VI – Pese embora a natureza específica de cada situação e os elementos de facto comuns a todas elas, tem o Tribunal de exercer o devido controlo sobre a prevalência dos interesses pertencentes àquele universo indeterminado, sem nunca perder de vista a tendencial abstração daqueles elementos particulares, só assim podendo aquilatar-se do sentido e adequação da ação popular.
VII – A circunstância de se verificarem elementos particulares relativamente a cada um dos consumidores, muito embora seja um elemento relevante, não pode significar, por si só, o afastamento do direito de ação popular, sob pena de se frustrar a intenção do legislador, que não pretendeu que um qualquer elemento particular invocado seja suficiente para descaraterizar imediatamente o interesse como coletivo, com isso tornando praticamente impossível a instauração de qualquer ação popular.
VIII – No actual contexto a que se assiste à crescente desmaterialização da atividade bancária, com a substituição do banco físico pelo banco digital, com poupança para os bancos e para os clientes que, muitas vezes, beneficiam de taxas de serviço inferiores por tal circunstância, não é atentatória da boa-fé a disponibilização de extratos bancários por meios de comunicação à distância, expressamente consentido pelas normas regulamentares em vigor e acolhida pelos termos acordados com os clientes.
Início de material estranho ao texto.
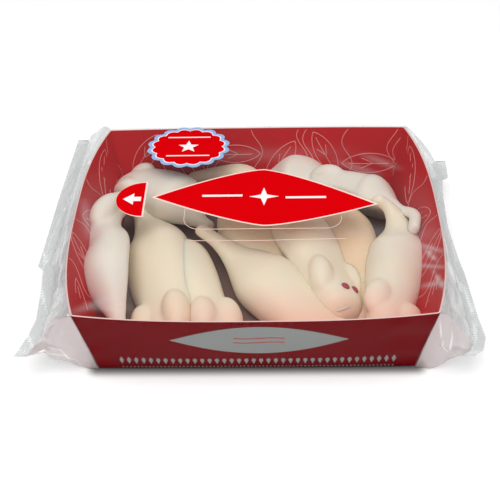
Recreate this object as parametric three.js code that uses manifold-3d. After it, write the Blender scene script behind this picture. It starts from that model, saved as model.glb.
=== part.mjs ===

IX – A violação do dever de informação tem como consequência a exclusão do contrato das cláusulas não comunicadas ou explicadas, nos termos do disposto no art. 8.o, al. b), da LCCG, tendo natureza contingente, na medida em que depende do cliente concreto, suas características e suas circunstâncias, na medida da informação disponibilizada, ou seja, surgindo o dever de informação no contexto da formação do contrato, com um conteúdo variável em função das circunstâncias concretas que rodeiam a sua celebração e cumprimento, pelo que saber se determinadas cláusulas foram explicadas, de forma suficiente e clara, depende de uma apreciação casuística, de onde haverá que concluir não ser possível afirmar a existência de uma violação difusa do dever de informação.